Yarborough clearly still had his doubts about Guthrie, but didn’t want to put a full damper on the day’s festivities. “She’s a heckuva driver for a lady, but she won’t ever be competitive enough to win races,” he said, before backpedaling a touch. “She’s better than some we’ve got out there.”
Later interviews suggest that Yarborough’s stance eventually softened on Guthrie, turning into a measure of acceptance that grew as she disproved her doubters with her racing days winding down. Johnson, his team owner, had been an advocate for Guthrie earlier in her career, and that prevailing thought gradually took root with his driver. “There’s no question she can run with us,” Yarborough told The Pensacola (Florida) Journal in 1980. “She’s made it, so far as I’m concerned. More power to her.”
Guthrie recalled not having much interaction with Yarborough at the Busch Gardens event, but newspapers recounted at least one instance of the two being chummy for the cameras. “I don’t reckon you’d pose for a picture with Janet, would you?” one fan asked Yarborough, who said sure, why not.
Yarborough made a hasty exit as the group dispersed, flying to Nashville later that afternoon. The next day, Yarborough made easy work of a rain-delayed race at the Music City’s fairgrounds track, leading all 420 laps. The victory helped him leapfrog Benny Parsons in the series standings, giving him a points lead he would not relinquish for the rest of the season.

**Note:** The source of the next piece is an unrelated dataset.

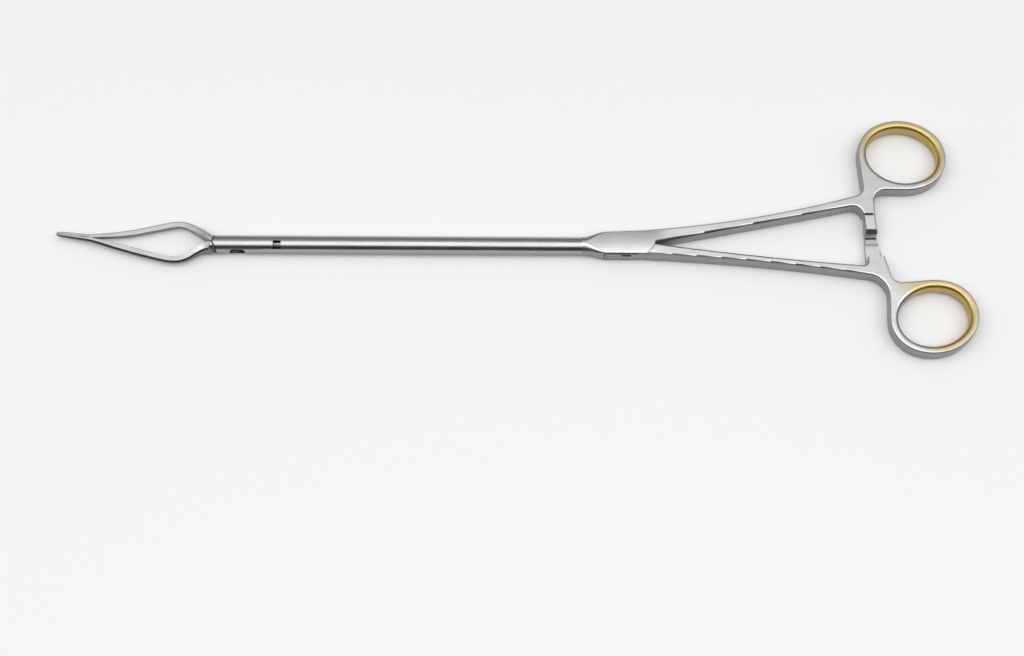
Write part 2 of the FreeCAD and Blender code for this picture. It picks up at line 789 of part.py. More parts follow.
def inner_outline(turn):
    """Corners (x, y, radius) of an arm's inner face from root to tip."""
    g = turn * jaw_gap / 2
    bow = upper_inner if turn > 0 else lower_inner
    corners = [(ahead(share * jaw_len), y, radius) for share, y, radius in bow]
    corners.append((meet_x, contact_y + g, 0))
    tip_x = ahead(jaw_len + 1)
    corners.append((tip_x, contact_height(tip_x) + g, 0))
    return corners


def inner_side(turn):
    """Everything on the other jaw's side of an arm's inner face."""
    corners = inner_outline(turn)
    far = -turn * 4 * shaft_r
    corners += [(ahead(jaw_len + 1), far, 0), (ahead(-3), far, 0), (ahead(-3), corners[0][1], 0)]
    return slab(rounded_outline(corners), -2 * shaft_r, 2 * shaft_r)


def jaw_envelope():
    """Turned form that the arms leave the round housing in."""
    steep = 0.72
    corners = [
        (ahead(-2.0), 0, 0),
        (ahead(-2.0), shaft_r, 0),
        (ahead(0.4), shaft_r, 0),
        (ahead(jaw_len + 2), shaft_r + steep * (jaw_len + 1.6), 0),
        (ahead(jaw_len + 2), 0, 0),
    ]
    profile = Part.Face(Part.Wire(Part.__sortEdges__(rounded_outline(corners))))
    return profile.revolve(Vec(0, 0, 0), ALONG, 360)


def serrate(shape, start, end, pitch, depth_way):
    """Fine grooves across a straight gripping face."""
    heading = (end - start).normalize()
    count = int((end - start).Length / pitch)
    grooves = []
    for i in range(count):
        at = start + heading * (pitch * (i + 0.5))
        a = at - heading * (pitch * 0.4) - depth_way * 0.05
        b = at + heading * (pitch * 0.4) - depth_way * 0.05
        c = at + depth_way * serration_depth
        grooves.append(slab([line(a, b), line(b, c), line(c, a)], -shaft_d, shaft_d))
    return shape.cut(grooves)


def make_jaw(turn):
    """One jaw and the hard insert at its tip; turn is 1 for the upper one, -1 for the lower."""
    low = side_gap if turn > 0 else -tail_top()
    high = tail_top() if turn > 0 else -side_gap
    rear = v_depth - shaft_r * math.tan(math.radians(jaw_swing))
    jaw = make_arm(turn).cut(v_prism(vertex_x - v_gap, rear, tube_front_x))
    neck = [
        (jaw_pivot_x, turn * hub_r * 0.9, 0),
        (ahead(0.5), turn * 1.65, 0),
        (ahead(1.6), turn * 2.4, 0),
        (ahead(2.6), turn * 2.0, 0),
        (ahead(0.9), turn * 0.65, 0),
        (ahead(0.2), turn * 0.25, 0),
        (jaw_pivot_x - hub_r * 0.9, turn * 0.1, 0),
        (jaw_pivot_x, 0, 0),
    ]
    jaw = jaw.fuse(upright(hub_r, low, high, jaw_pivot))
    jaw = jaw.fuse(slab(rounded_outline(neck), low, high).common(jaw_envelope()))
    jaw = jaw.fuse(jaw_tail(turn))
    jaw = jaw.cut(upright(jaw_pin_d / 2 + running_gap, -shaft_d, shaft_d, jaw_pivot))
    corners = inner_outline(turn)
    meet = Vec(corners[3][0], corners[3][1], 0)
    tip = Vec(ahead(jaw_len), contact_height(ahead(jaw_len)) + turn * jaw_gap / 2, 0)
    back = (meet - tip).normalize()
    out = Vec(-back.y, back.x, 0) * turn
    seat = tip + back * insert_len
    far_end = tip - back
    around = [seat, far_end, far_end + out * insert_t, seat + out * insert_t]
    pocket = slab([line(around[i - 1], around[i]) for i in range(4)], -shaft_d, shaft_d)
    insert = jaw.common(pocket)
    jaw = jaw.cut(pocket)
    insert = serrate(insert, tip + back * 0.5, seat, serration_pitch, out)
    bow = Vec(corners[2][0], corners[2][1], 0)
    way = (bow - meet).normalize()
    side = Vec(-way.y, way.x, 0) * turn
    rough_end = meet + way * (jaw_serrated_to - contact_len + 5.0)
    jaw = serrate(jaw, meet + way * 0.4, rough_end, serration_pitch * 1.2, side)
    return jaw, insert


def tail_top():
    """Height of a jaw tail's outer face over the mid-plane."""
    return jaw_slot_h / 2 - side_gap


def jaw_tail(turn):
    """Thin tail behind the jaw hinge, with the cam slot."""
    low = tail_top() - tail_t if turn > 0 else -tail_top()
    high = tail_top() if turn > 0 else -tail_top() + tail_t
    eye_r = cam_pin_d / 2 + running_gap + tail_wall
    rest = cam_spot(0, turn)
    end = cam_spot(1, turn)
    tail = link(jaw_pivot, hub_r * 0.9, rest, eye_r, low, high)
    tail = tail.fuse(link(jaw_pivot, hub_r * 0.9, end, eye_r, low, high))
    tail = tail.fuse(link(end, eye_r, rest, eye_r - 0.01, low, high))
    return tail.cut(cam_slot(turn, low - 0.1, high + 0.1))


def blade_rear_x():
    """Where the rod's front end and the blade's shoulder meet."""
    return tube_front_x - spigot_len - 4 * side_gap


def blade_pin_spot():
    return Vec(blade_rear_x() + blade_tail_len / 2, 0, 0)


def make_drive_rod():
    """Long rod, slotted in front for the blade and turned to a tenon behind."""
    front = blade_rear_x()
    rear = tube_rear_x + spigot_len - rod_socket_len + 0.3
    rod = rod_along_x(rod_d, front, rear)
    rod = rod.fuse(rod_along_x(rod_tenon_d, rear, rear + rod_tenon_len))
    slot = block(front - 1, front + blade_tail_len, -rod_d, rod_d, -blade_t / 2, blade_t / 2)
    rod = rod.cut(slot).cut(upright(blade_pin_d / 2, -rod_d, rod_d, blade_pin_spot()))
    return rod.cut(upright(cross_pin_d / 2, -shaft_d, shaft_d, Vec(cross_pin_x(), 0, 0)))


def make_cam_blade():
    """Flat blade that carries the cam pin, tailed into the rod's slot."""
    nose = Vec(cam_rest_x, 0, 0)
    shoulder = Vec(blade_rear_x(), 0, 0)
    half = blade_t / 2
    blade = link(nose, cam_pin_d / 2 + 0.7, shoulder, blade_w / 2, -half, half)
    blade = blade.common(block(cam_rest_x - 5, shoulder.x, -blade_w, blade_w, -half, half))
    tail_end = shoulder.x + blade_tail_len - side_gap
    blade = blade.fuse(block(shoulder.x, tail_end, -blade_tail_w / 2, blade_tail_w / 2, -half, half))
    blade = blade.cut(upright(cam_pin_d / 2, -shaft_d, shaft_d, nose))
    return blade.cut(upright(blade_pin_d / 2, -rod_d, rod_d, blade_pin_spot()))


def make_blade_pin():
    """Cross pin through the rod and the blade's tail, flush with the rod."""
    return upright(blade_pin_d / 2, -rod_d, rod_d, blade_pin_spot()).common(
        rod_along_x(rod_d, blade_rear_x(), tube_rear_x)
    )


def cross_pin_x():
    """Where the rod's end is pinned on."""
    return tube_rear_x + spigot_len - rod_socket_len / 2 - 0.1


def make_rod_end():
    """Socket on the rod's tenon, with the flat slotted plate that the drive pin moves."""
    rear = tube_rear_x + spigot_len
    front = rear - rod_socket_len + 0.3
    tenon_end = front + rod_tenon_len
    socket = rod_along_x(rod_socket_d, front, rear)
    socket = socket.cut(rod_along_x(rod_tenon_d, front - 1, tenon_end))
    half_w = rod_end_w / 2
    wide_x = rod_end_clear_x + rod_travel + 4 * side_gap
    neck = block(tenon_end, rod_end_clear_x + 0.3, -half_w, half_w, rod_end_low, rod_end_high)
    high_y = hinge_y - hinge_hub_r + 0.35
    end_x = drive_rest.x + drive_pin_d / 2 + rod_end_wall
    hub_clear_x = -hinge_hub_r - 0.6
    plate = [
        (rod_end_clear_x, half_w, 0),
        (hub_clear_x - 0.6, half_w, 0.5),
        (hub_clear_x + 0.5, high_y, 0.5),
        (end_x, high_y, 0.4),
        (end_x, rod_end_low_y, 1.0),
        (wide_x, rod_end_low_y, 0.5),
        (wide_x, -half_w, 0.5),
        (rod_end_clear_x, -half_w, 0),
    ]
    body = socket.fuse(neck).fuse(slab(rounded_outline(plate), rod_end_low, rod_end_high))
    slot_r = drive_pin_d / 2 + running_gap
    bow_spot = Vec(drive_rest.x, hinge_y - drive_arm - running_gap, 0)
    rest_spot = drive_rest + Vec(0, running_gap, 0)
    body = body.cut(link(bow_spot, slot_r, rest_spot, slot_r - 0.001, -tongue_h, tongue_h))
    return body.cut(upright(cross_pin_d / 2, -shaft_d, shaft_d, Vec(cross_pin_x(), 0, 0)))


def make_all():
    """Build each piece and write it."""
    save("fixed_handle", make_fixed_handle())
    save("moving_handle", make_moving_handle())
    save("handle_rivet", upright(rivet_d / 2, -handle_h / 2, handle_h / 2, hinge))
    save("drive_pin", upright(drive_pin_d / 2, -tongue_h / 2, tongue_h / 2, drive_rest))
    save("shaft_tube", make_shaft_tube())
    save("jaw_housing", make_jaw_housing())
    save("upper_dowel", make_dowel(1))
    save("lower_dowel", make_dowel(-1))
    save("jaw_pivot_pin", make_jaw_pin())
    front = tube_front_x - spigot_len
    save("front_rod_bush", make_bush(front, front + bush_len))
    rear = tube_rear_x - rear_bush_set_back
    save("rear_rod_bush", make_bush(rear - bush_len, rear))
    save("drive_rod", make_drive_rod())
    save("cam_blade", make_cam_blade())
    save("blade_pin", make_blade_pin())
    save("cam_pin", upright(cam_pin_d / 2, -tail_top(), tail_top(), Vec(cam_rest_x, 0, 0)))
    save("rod_end", make_rod_end())
    pin = upright(cross_pin_d / 2, -rod_socket_d, rod_socket_d, Vec(cross_pin_x(), 0, 0))
    save("rod_end_pin", pin.common(rod_along_x(rod_socket_d, tube_rear_x - 5, 0)))
    for name, turn in (("upper", 1), ("lower", -1)):
        jaw, insert = make_jaw(turn)
        save(name + "_jaw", jaw)
        save(name + "_jaw_insert", insert)


make_all()
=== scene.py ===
import math

import bpy
from mathutils import Matrix, Vector


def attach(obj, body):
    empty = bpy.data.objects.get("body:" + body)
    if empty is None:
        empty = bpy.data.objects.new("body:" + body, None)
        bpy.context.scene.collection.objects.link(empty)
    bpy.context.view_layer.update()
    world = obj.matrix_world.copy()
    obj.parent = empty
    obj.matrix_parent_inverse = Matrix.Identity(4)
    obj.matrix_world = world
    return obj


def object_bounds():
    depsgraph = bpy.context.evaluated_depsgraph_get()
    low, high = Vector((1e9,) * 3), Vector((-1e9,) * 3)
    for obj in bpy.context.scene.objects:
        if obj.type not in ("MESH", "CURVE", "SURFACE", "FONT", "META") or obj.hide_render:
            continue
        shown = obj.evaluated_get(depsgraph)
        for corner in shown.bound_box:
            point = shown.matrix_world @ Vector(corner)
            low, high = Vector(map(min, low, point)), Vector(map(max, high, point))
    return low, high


# Long ring-handled dissecting forceps lying on a pale table.
# Metres, in the part's own frame: +X to the finger rings, +Y to the fixed ring, +Z up.

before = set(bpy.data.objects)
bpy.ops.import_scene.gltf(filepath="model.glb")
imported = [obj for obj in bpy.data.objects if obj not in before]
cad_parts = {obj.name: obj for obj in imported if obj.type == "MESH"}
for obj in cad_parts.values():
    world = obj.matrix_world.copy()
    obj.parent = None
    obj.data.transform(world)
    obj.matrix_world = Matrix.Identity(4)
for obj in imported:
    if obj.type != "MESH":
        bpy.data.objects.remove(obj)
cad_low, cad_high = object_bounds()

MM = 0.001

# Camera that matches the photograph
CAMERA_PLACE = Vector((-37.7, -262.2, 620.2)) * MM
CAMERA_DOWN = math.radians(69.34)
CAMERA_ROLL = math.radians(0.31)
CLIP_NEAR = 0.01
CLIP_FAR = 20.0
PHOTO_WIDTH_PX = 1024
FOCAL_PX = 2000
SENSOR_WIDTH = 36.0

# Colours
STEEL = (0.42, 0.418, 0.412)
SATIN_STEEL = (0.66, 0.656, 0.642)
DARK_STEEL = (0.33, 0.33, 0.33)
INSERT_STEEL = (0.5, 0.5, 0.51)
PIN_STEEL = (0.57, 0.57, 0.56)
GOLD = (0.52, 0.385, 0.12)
# Painted shade: walls, dark lines, unlit jaw tails and the sides of the tube and jaws
WALL_PAINTED_SHADE = (0.3, 0.298, 0.292)
PAINTED_SHADE_LINE = (0.08, 0.08, 0.078)
UNLIT_STEEL = (0.03, 0.03, 0.03)
TUBE_SIDE_PAINTED_SHADE = tuple(c * 0.8 for c in STEEL)
JAW_SIDE_PAINTED_SHADE = tuple(c * 0.28 for c in SATIN_STEEL)
BUSH_TONES = (0.78, 0.77, 0.72), (0.88, 0.87, 0.83)
TABLE_TONES = (0.905, 0.905, 0.9), (0.935, 0.935, 0.93)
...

Yarborough’s family – his wife, Betty Jo, and their three daughters – opted to stay behind and make a weekend of it in Williamsburg, exploring more of the amusement park and taking in some colonial sightseeing.
Guthrie returned to the Cup Series circuit a month later, driving her No. 68 Kelly Girl Chevrolet to a finish of 11th in the Firecracker 400 at Daytona International Speedway. She started just seven more races in her Cup career, but matched that 11th-place result a few years later in the 1980 Daytona 500.
As for the Loch Ness Monster’s postscript, the ride still stands, currently undergoing a sweeping renovation designed to take it into the next 45 years. Though it’s now dwarfed by the rise of newer space-age coasters built to stratospheric heights, “Nessie” remains a registered landmark certified by the American Coasters Enthusiasts group and a signature Busch Gardens attraction.
At the ride’s 40th-anniversary celebration in 2018, the park estimated that more than 58 million riders had followed the elite first-time group in braving the Loch Ness Monster’s drops, loops and tunnels. As it turns out, Guthrie and Yarborough weren’t the only famous racers to give it a go. When Busch Gardens opened the Italy section of the park two years later, Mario Andretti presided as the grand marshal. Andretti wanted a steering wheel for his ride of the Monster, too.
“It’s not as much fun, but it’s easier,” he said when asked about the coaster’s sensation compared to racing. “All you have to do is sit there and enjoy it.”
The roller-coaster is scheduled to reopen this spring for a new generation of riders to accept the challenge. They’ll all be following in the steps first blazed by Janet Guthrie and Cale Yarborough on the Loch Ness Monster some 45-plus years ago.